The first tremor hit the market in the pre-dawn hours. Micron Technology (MU), a name often lost in the shadow of giants like NVIDIA, surged 4%. The catalyst wasn't a revolutionary new chip or a blowout earnings forecast. It was a filing. A director, Teyin Liu, had just dropped a cool $7.8 million to buy up company stock. In the cynical world of corporate governance, insider buys of that magnitude are a flare in the dark, signaling a deep conviction that the stock is profoundly undervalued.

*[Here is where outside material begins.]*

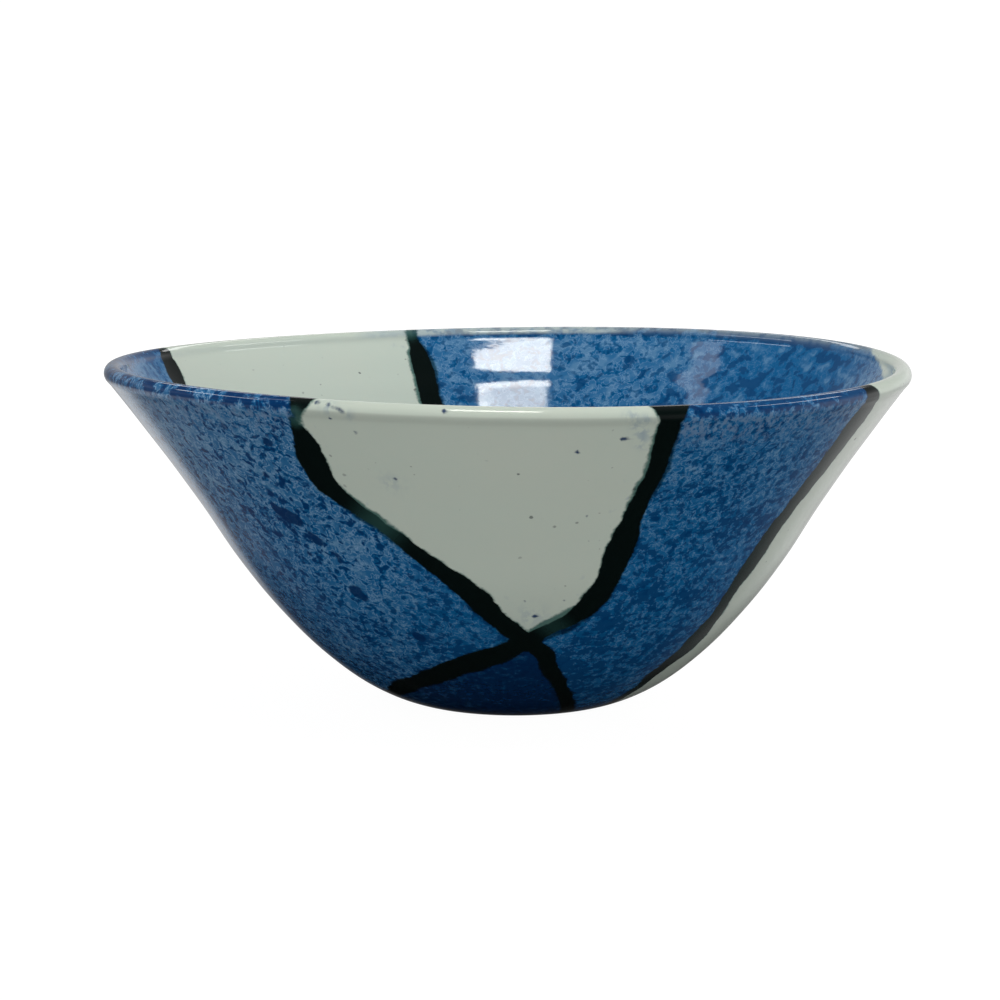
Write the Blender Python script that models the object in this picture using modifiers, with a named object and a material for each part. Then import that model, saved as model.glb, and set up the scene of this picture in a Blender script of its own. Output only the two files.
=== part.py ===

Hours later, the second shockwave. Constellation Energy (CEG), a company whose primary assets are the hulking, concrete cooling towers of nuclear power plants, saw its stock jump over 2%. The reason? Whispers from Washington that the White House was preparing a directive for an "emergency power auction," essentially forcing tech companies to bid on and fund the construction of new power plants to feed their voracious AI data centers.

Separately, they were just two more data points in a chaotic market. Together, they told the only story that mattered today: the AI arms race has entered a new, brutal phase. The battle is no longer just for supremacy in algorithms and silicon architecture. It's a bare-knuckle brawl for the physical inputs—the high-bandwidth memory (HBM) that acts as the short-term memory for AI models and the raw, unadulterated electrical power needed to run them.

The New Oil: High-Bandwidth Memory

The AI trade, which had been showing signs of fatigue, found a fresh tailwind this week from Taiwan Semiconductor Manufacturing Co., which rekindled optimism with a strong spending and revenue outlook. That optimism is now cascading down to the specialists. The Micron insider buy wasn't just a vote of confidence; it was a glaring signal of a supply-demand imbalance that Wall Street is only now beginning to price in.

As one savvy observer noted, "The biggest movers today—Micron and Constellation—tell the whole story of the 2026 market. It's an arms race for inputs: High-Bandwidth Memory and Nuclear Power." Trading these names, he added, is like "trading commodities with a tech multiple."

The New Grid: A Power Grab

The Constellation Energy news is perhaps the more ominous development. The idea that the U.S. government might need to broker emergency auctions to keep the lights on for Big Tech reveals a critical infrastructure failure in the making. AI's exponential growth is straining a power grid that was built for a different century.

The move puts power producers like Constellation (CEG) and Vistra (VST) in an extraordinary position. They are no longer just utilities; they are the gatekeepers to the AI kingdom. The insatiable demand from data centers, which is only expected to grow, creates a powerful tailwind for nuclear and other reliable power sources.

Company Ticker Stock Move (Jan 16, 2026) Underlying Catalyst Market Implication
Micron (MU) +4.0% $7.8M Insider Stock Purchase Perceived shortage/undervaluation of critical AI memory chips.
Constellation (CEG) +2.4% Proposed White House emergency power auction for tech. Recognition of a looming power crisis driven by AI demand.

This isn't a story about next quarter's earnings. It's a story about the rewiring of the entire economy. The market, in its infinite, often chaotic wisdom, is sniffing out the chokepoints. While the Nasdaq 100 futures climbed, lifted by the renewed tech enthusiasm, the real action was in the picks and shovels—or in this case, the memory fabs and the nuclear reactors. The AI gold rush is on, but the fortunes won't just be made by the miners. They'll be made by those who sell the water, the lamps, and the land. And right now, Wall Street is scrambling to figure out just how much those are worth.